Tying all of this together is the story, which is actually much deeper than it would initially seem. When you start playing, you might wonder what the purpose of the prologue sequence in the abandoned house was and why you're suddenly locked up in a psych ward, but as you play the details are progressively revealed. You meet a few characters (some more friendly than others) and learn the backstory of the abandoned house and what happened at the hospital. There are even a couple of good, unexpected twists in the plot development which really made me appreciate the more unique aspects of this game's story. The horror elements are good enough to sell the game on their own, but the story is what really elevates it into the territory of excellence.
But the game isn't perfect. When I first started playing, there were a number of things that really irritated me and made it difficult to continue. Number one on the list of obnoxious design decisions is the excessively exaggerated headbob. It's like your character is nodding his head "yes" every time you walk around; it's completely unnatural and it was a little uncomfortable. Next is the excessive use of strobe lights and flickering light sources to create the atmosphere, but it generally just hurt my eyes more than it enhanced the tension of a situation.
Creepy dead girl dangling from the ceiling? Seems safe enough.
I was especially annoyed early on when the game rejected the double-tap. There was a suspicious dead corpse on the ground, right in my path, so I slowly and carefully approached and then spent 10 seconds bashing it with the hatchet to make sure it was dead. It made no reaction, so I continued on, only for the thing to spring to life the moment I passed it. Things like that are kind of cheap scare tactics, when you specifically anticipate the scare but there's nothing you can do but trigger it anyway. In fact, some of the scares are a little too scripted, like how often you'll come to a locked door and knowingly wait for the scare to happen before the door will magically unlock.
Taken as a whole, however, Nightmare House 2 is a very enjoyable game.

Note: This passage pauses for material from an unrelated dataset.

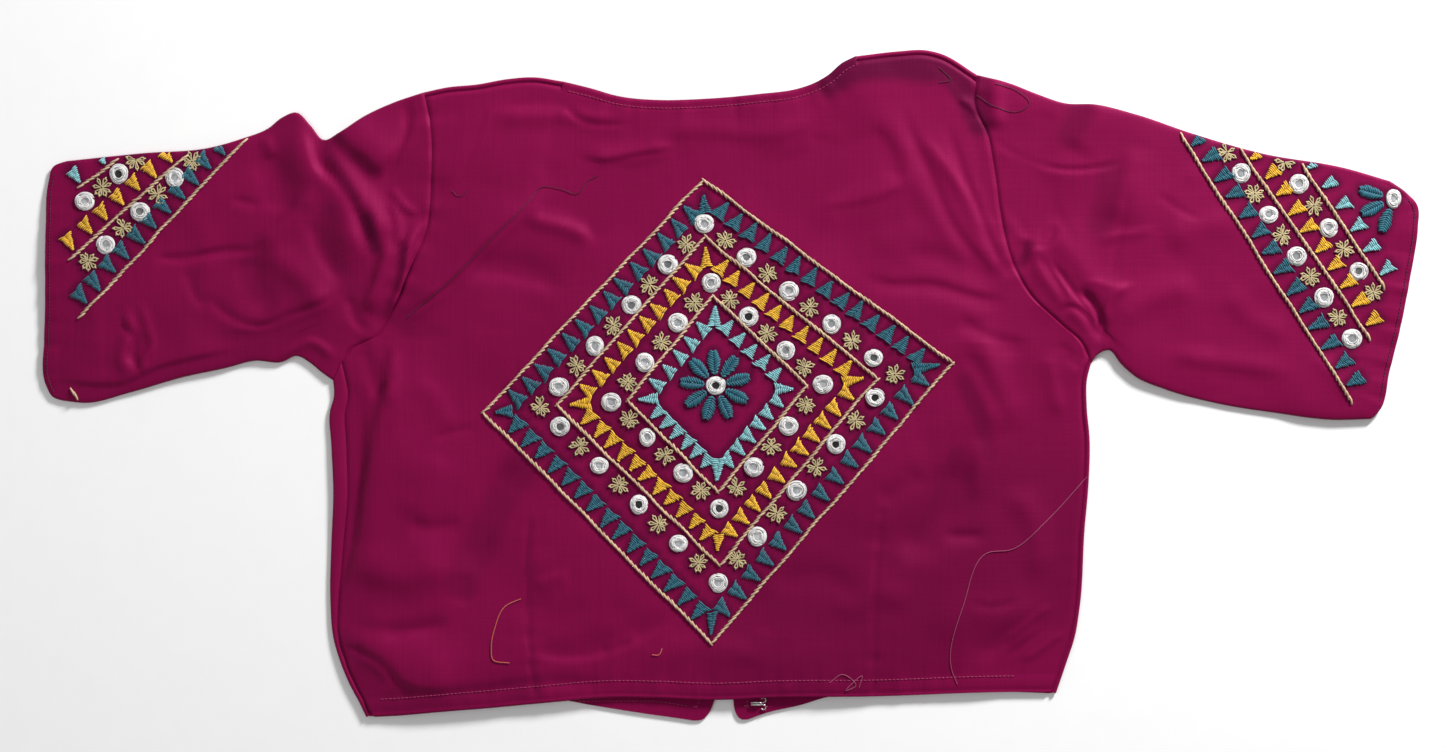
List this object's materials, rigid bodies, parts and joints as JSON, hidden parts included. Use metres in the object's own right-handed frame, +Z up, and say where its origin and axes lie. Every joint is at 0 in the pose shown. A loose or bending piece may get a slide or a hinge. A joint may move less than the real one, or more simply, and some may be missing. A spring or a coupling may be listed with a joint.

The scares are generally good, and it's nice that a lot of them are subtle and more cerebral; there are some good jump scares involved, but most of the time the game's about creeping you out and just making you uncomfortable, and that's much harder to pull off than simple startle scares. It's a quality mod, available for free, with a short-but-not-too-short, long-enough-to-be-satisfying 2.5 hour playtime. It's a solid recommendation for Halloween, but it's enjoyable regardless of the season.